> _Exercise instructions_
Filter the entries, keeping every line with the word "this".

> _Dataset rows_

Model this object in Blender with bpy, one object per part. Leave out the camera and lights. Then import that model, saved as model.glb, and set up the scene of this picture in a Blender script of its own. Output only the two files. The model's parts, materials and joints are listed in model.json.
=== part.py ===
---
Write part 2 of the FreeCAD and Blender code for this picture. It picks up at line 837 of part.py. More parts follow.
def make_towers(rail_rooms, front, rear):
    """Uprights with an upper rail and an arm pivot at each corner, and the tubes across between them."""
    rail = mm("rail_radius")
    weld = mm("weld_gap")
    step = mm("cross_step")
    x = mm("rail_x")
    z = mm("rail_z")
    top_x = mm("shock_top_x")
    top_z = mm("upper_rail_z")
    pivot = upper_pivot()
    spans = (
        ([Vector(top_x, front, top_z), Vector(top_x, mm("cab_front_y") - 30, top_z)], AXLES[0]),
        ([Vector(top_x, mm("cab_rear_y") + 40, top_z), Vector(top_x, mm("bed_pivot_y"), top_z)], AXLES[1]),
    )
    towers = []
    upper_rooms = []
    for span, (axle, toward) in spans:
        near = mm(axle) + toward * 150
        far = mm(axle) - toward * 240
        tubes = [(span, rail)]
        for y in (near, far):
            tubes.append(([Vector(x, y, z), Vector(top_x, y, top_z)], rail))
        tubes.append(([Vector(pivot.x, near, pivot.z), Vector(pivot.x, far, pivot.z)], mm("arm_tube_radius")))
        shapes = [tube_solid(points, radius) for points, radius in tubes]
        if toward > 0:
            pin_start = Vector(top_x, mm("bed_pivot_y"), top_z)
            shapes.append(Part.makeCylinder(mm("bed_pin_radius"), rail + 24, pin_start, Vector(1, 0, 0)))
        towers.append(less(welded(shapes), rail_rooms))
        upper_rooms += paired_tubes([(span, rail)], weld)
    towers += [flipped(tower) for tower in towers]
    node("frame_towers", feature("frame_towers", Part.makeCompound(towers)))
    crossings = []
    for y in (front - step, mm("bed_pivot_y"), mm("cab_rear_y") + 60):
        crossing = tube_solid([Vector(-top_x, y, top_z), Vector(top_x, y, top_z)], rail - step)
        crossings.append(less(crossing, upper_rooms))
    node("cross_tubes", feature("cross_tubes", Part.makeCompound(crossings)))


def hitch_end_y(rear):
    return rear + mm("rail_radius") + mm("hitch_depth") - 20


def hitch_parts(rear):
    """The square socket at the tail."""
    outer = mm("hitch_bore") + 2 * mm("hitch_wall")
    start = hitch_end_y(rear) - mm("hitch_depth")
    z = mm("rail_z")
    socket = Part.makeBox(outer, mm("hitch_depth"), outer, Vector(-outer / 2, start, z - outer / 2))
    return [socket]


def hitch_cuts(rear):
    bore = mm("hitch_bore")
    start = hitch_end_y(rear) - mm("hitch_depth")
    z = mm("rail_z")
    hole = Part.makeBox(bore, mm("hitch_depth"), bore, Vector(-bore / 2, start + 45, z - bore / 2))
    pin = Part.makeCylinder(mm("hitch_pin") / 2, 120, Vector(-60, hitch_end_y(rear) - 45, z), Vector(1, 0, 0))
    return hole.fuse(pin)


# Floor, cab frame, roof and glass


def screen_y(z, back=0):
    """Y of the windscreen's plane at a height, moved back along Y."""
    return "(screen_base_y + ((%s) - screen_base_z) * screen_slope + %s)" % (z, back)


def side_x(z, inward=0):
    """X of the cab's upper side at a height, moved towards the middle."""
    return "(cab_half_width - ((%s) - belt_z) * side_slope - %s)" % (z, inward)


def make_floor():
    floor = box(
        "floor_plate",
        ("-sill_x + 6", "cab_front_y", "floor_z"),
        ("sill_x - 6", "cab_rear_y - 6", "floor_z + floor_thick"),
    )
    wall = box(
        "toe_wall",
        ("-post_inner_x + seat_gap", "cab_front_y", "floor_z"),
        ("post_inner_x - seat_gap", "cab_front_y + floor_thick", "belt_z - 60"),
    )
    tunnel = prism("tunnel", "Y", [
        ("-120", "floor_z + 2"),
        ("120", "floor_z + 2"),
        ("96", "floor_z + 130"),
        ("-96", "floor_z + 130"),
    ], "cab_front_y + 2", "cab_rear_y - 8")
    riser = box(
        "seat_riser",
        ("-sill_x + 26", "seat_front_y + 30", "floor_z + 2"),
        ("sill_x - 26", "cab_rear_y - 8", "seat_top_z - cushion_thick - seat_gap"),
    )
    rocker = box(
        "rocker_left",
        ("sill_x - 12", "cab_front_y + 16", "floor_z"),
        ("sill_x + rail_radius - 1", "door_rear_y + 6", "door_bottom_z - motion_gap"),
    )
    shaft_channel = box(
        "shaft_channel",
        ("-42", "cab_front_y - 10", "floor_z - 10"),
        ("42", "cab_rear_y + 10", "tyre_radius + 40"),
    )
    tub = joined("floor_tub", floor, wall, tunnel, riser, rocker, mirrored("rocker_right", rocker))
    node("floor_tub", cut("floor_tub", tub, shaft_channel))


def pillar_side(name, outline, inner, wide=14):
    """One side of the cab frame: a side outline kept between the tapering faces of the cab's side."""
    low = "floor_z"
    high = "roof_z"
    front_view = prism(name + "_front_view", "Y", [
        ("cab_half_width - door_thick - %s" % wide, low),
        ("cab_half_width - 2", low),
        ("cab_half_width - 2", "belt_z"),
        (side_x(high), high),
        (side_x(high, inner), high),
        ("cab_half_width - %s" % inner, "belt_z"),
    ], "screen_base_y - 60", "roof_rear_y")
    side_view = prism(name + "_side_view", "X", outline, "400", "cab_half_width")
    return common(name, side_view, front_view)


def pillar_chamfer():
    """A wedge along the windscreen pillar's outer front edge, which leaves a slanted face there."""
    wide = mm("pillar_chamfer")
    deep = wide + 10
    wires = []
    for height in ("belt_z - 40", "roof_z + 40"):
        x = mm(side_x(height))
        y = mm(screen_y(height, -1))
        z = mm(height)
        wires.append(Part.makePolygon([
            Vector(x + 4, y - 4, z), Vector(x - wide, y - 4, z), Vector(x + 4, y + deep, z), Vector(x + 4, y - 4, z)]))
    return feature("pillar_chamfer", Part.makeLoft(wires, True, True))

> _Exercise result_
Model this object in Blender with bpy, one object per part. Leave out the camera and lights. Then import that model, saved as model.glb, and set up the scene of this picture in a Blender script of its own. Output only the two files. The model's parts, materials and joints are listed in model.json.
Write part 2 of the FreeCAD and Blender code for this picture. It picks up at line 837 of part.py. More parts follow.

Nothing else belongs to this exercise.